Quatre ans plus tard, « malgré le boycott socialiste, les Jeux de Los Angeles sont une réussite, tant du point de vue des performances que des recettes. […] Ils sont une vitrine du capitalisme et du nationalisme américain. » La conversion commerciale du mouvement olympique y franchit ainsi une étape décisive et, en 1985, l’URSS apparaît affaiblie – y compris dans le domaine sportif.

La sixième partie (1985-1992) montre la convergence politique et économique de l’URSS avec le monde capitaliste dans le cadre de la détente initiée par Gorbatchev. Le sport-spectacle, le sport comme marchandise, s’impose dans le cadre d’un marché mondialisé : les premiers Jeux de la bonne volonté, organisés à Moscou en 1986, témoignent éloquemment de ce triomphe du business. D’autre part, la perestroïka incitant à l’ouverture vers l’Ouest, les transferts de sportifs soviétiques sont favorisés, avant que la période 1989-1991 ne soit celle d’un exode massif pour les sportifs issus du bloc de l’Est. Dans le même temps, « la scène sportive devient une scène d’affirmation et d’opposition nationale » pour les nouveaux Etats nés des dislocations de l’URSS et de la Yougoslavie.

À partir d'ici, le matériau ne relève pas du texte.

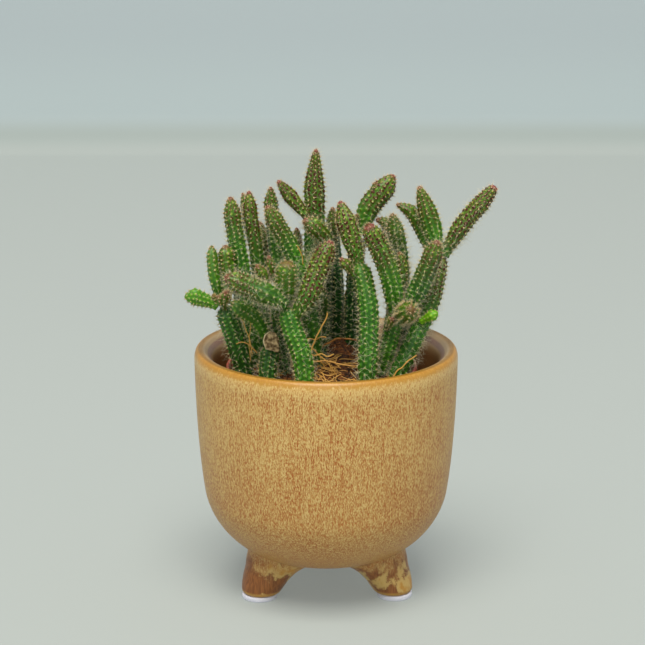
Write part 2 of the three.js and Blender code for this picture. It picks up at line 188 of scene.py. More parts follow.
def planter_distance(points):
    """Signed distance, in millimetres, from the bowl with its feet blended in by a fillet."""
    radius = np.hypot(points[:, 0], points[:, 1])
    height = points[:, 2]
    bowl = distance_to_outline(np.column_stack([radius, height]), bowl_outline)
    reach = np.interp(height, foot_heights, foot_reach)
    girth = np.interp(height, foot_heights, foot_radius)
    feet = np.full(len(points), 1e3)
    for angle in FOOT_ANGLES:
        side = np.hypot(points[:, 0] - reach * math.cos(angle), points[:, 1] - reach * math.sin(angle))
        foot = 0.96 * (side - girth)
        for cut, rounding in ((PAD_THICKNESS - height, 1.2), (height - foot_heights[-1], 0.5)):
            blend = np.clip(0.5 - 0.5 * (foot - cut) / rounding, 0, 1)
            foot = foot * (1 - blend) + cut * blend + rounding * blend * (1 - blend) * 0.5
        feet = np.minimum(feet, foot)
    fillet = FOOT_FILLET * np.clip((FLOOR_Z - 0.5 - height) / 5, 0.01, 1)
    blend = np.clip(0.5 + 0.5 * (bowl - feet) / fillet, 0, 1)
    return bowl * (1 - blend) + feet * blend - fillet * blend * (1 - blend) * 0.5


def foot_mesh(angle):
    """A rough foot, only there for the remesh to grow from."""
    rings = list(zip(foot_radius, foot_heights))
    points, faces = turned([(0, PAD_THICKNESS)] + rings + [(0, foot_heights[-1])], 24, 0)
    for i, point in enumerate(points):
        reach = np.interp(point[2] / MM, foot_heights, foot_reach) * MM
        points[i] = (point[0] + reach * math.cos(angle), point[1] + reach * math.sin(angle), point[2])
    return points, faces


def planter_mesh():
    """The bowl and feet joined by a voxel remesh, then drawn onto the blended surface."""
    points, faces = turned([tuple(p) for p in bowl_outline], 160, 0)
    for angle in FOOT_ANGLES:
        more, more_faces = foot_mesh(angle)
        faces += [tuple(i + len(points) for i in face) for face in more_faces]
        points += more
    rough = new_piece("planter_rough", points, faces)
    remesh = rough.modifiers.new("join", "REMESH")
    remesh.mode = "VOXEL"
    remesh.voxel_size = 0.85 * MM
    evaluated = rough.evaluated_get(bpy.context.evaluated_depsgraph_get())
    mesh = bpy.data.meshes.new_from_object(evaluated)
    bpy.data.objects.remove(rough)
    place = np.empty(len(mesh.vertices) * 3)
    mesh.vertices.foreach_get("co", place)
    place = place.reshape(-1, 3) / MM
    step = 0.02
    for _ in range(4):
        here = planter_distance(place)
        slope = np.column_stack([planter_distance(place + step * axis) - here for axis in np.eye(3)]) / step
        size = np.maximum((slope ** 2).sum(1), 0.2)
        place -= np.clip(here / size, -1.2, 1.2)[:, None] * slope
    return mesh, place


glaze_mesh, glaze_place = planter_mesh()
glaze_radius = np.hypot(glaze_place[:, 0], glaze_place[:, 1])
glaze_inside = distance_to_outline(
    np.column_stack([glaze_radius, glaze_place[:, 2]]),
    np.vstack([[[0, FLOOR_Z - 1], [22, FLOOR_Z - 1]], inner_outline[::-1][1:], [[38.2, 200], [0, 200]],
               [[0, FLOOR_Z - 1]]])) < 0.4
# How far each point lies from the lip's crest, in millimetres: below it outside, or in from it.
glaze_drop = np.where(glaze_inside, np.hypot(38.2 - glaze_radius, LIP_HEIGHT - glaze_place[:, 2]),
                      -np.hypot(glaze_radius - 38.2, LIP_HEIGHT - glaze_place[:, 2]))
glaze_mesh.vertices.foreach_set("co", (glaze_place * MM + [AXIS_X, 0, 0]).ravel())
for name, values in (("lip_mm", glaze_drop), ("inside", glaze_inside.astype(float))):
    glaze_mesh.attributes.new(name, "FLOAT", "POINT").data.foreach_set("value", values.astype(np.float32))
glaze_mesh.shade_smooth()
glaze_mesh.update()
planter = bpy.data.objects.new("planter_glazed", glaze_mesh)
bpy.context.scene.collection.objects.link(planter)


def combined(tree, operation, base, parts):
    """A value with others added to it or multiplied into it.

    Each part is the value that it follows, that value's low and high levels, and the amounts that
    the part runs between, smoothly, from the one level to the other."""
    for value, low, high, first, last in parts:
        part = node(tree, "ShaderNodeMapRange", {"Value": value, "From Min": low, "From Max": high,
                    "To Min": first, "To Max": last}, interpolation_type="SMOOTHSTEP")
        base = node(tree, "ShaderNodeMath", {0: base, 1: part}, operation=operation)
    return base


def coated(tree, base, coats):
    """A colour with others laid over it, one after the other.

    Each coat is the value that it follows, the level where it starts, the level where it covers the
    most, how much it covers there, and its colour."""
    for value, start, full, most, tone in coats:
        share = node(tree, "ShaderNodeMapRange", {"Value": value, "From Min": start, "From Max": full,
                     "To Max": most}, interpolation_type="SMOOTHSTEP")
        base = node(tree, "ShaderNodeMix", {0: share, 6: base, 7: tone}, data_type="RGBA").outputs[2]
    return base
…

En somme, le livre de Sylvain Dufraisse forme un ensemble intéressant et fortement documenté qui ne renouvelle certes pas notre vision de la guerre froide sportive mais apporte tout de même de nouvelles pistes de réflexion. Epais (près de 600 pages dans son édition de poche, en comptant les notes et la bibliographie), sa lecture n’est cependant pas toujours digeste : le style, la mise en récit sont encore à travailler.